The sister-hostess (God grant you health, pana Irina, for feeding us for one and a half months), collected the ingredients for the borscht and my mom cooked Ukrainian borscht. A huge cast iron pot. Hot as fire. Red as the setting sun. Thick as goulash. Tasty as the remains of the day. Fragrant as flowers for a loved one.
And Larisa and I ran to take it early in the morning. I will tell you that borscht for breakfast, with a piece of lard and rye bread, is exactly what you need during the war. And don’t argue -- this is verified. The borscht is good for the body and soul.

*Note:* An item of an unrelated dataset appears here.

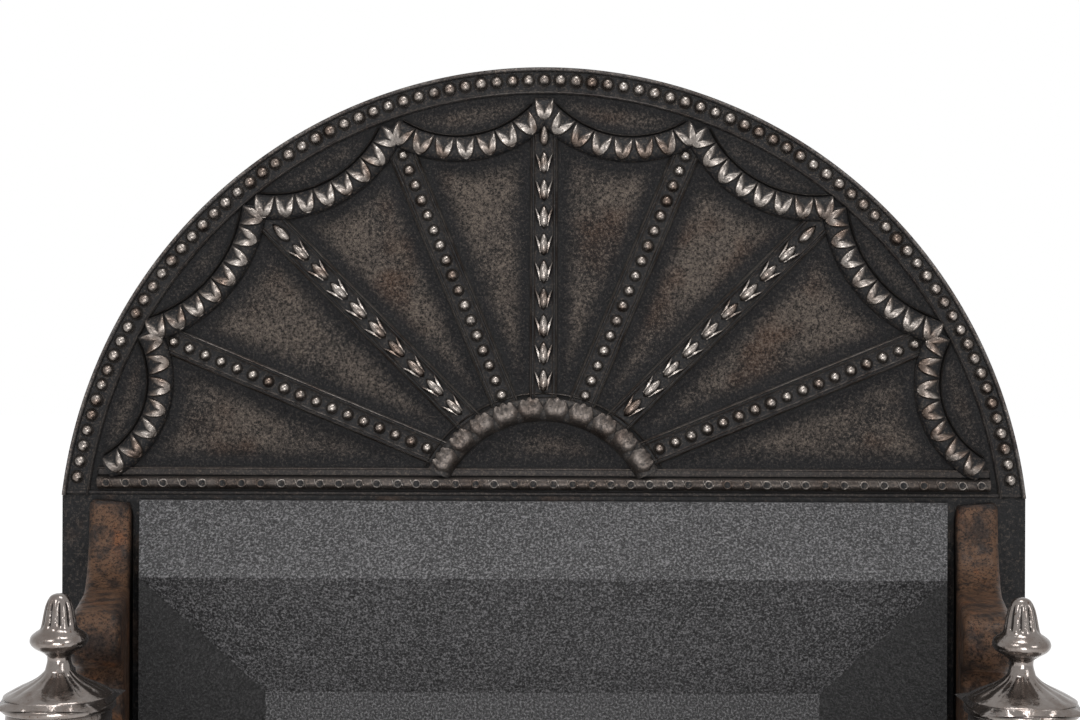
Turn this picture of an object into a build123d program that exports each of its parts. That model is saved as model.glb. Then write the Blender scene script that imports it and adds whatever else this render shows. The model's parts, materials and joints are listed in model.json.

The pot I’m carrying is filled to the brim; it is covered with a towel, and I carry it on my outstretched hands, carefully like a newborn. Nearby -- I have Larisa, like a security detail. Both of us are wearing surgical suits and sneakers. As soon as we left the house, we heard banging.
They’re awake, sons of bitches! And I hear that the badge is near since I hear whistling but I can’t go faster because of the borscht! That’s when I started seeing all kind of images -- what if this, what if that?
I tell Larisa: run faster, I can’t abandon the borscht, but you can run. And she tells me: no, I’m with you. Like, what are we going to do without the borscht? I say, we’re going to lie down now, there, under the fence, since we can fit the pot of borscht there well, and it wasn’t very dirty. But it was banging real loud, goddammit. We didn’t run but walked really fast. But we didn’t spill the borscht, we made it! It was probably the tastiest borscht in my life. Then we laughed for a long time. Since a Ukrainian will never abandon his borscht. Never.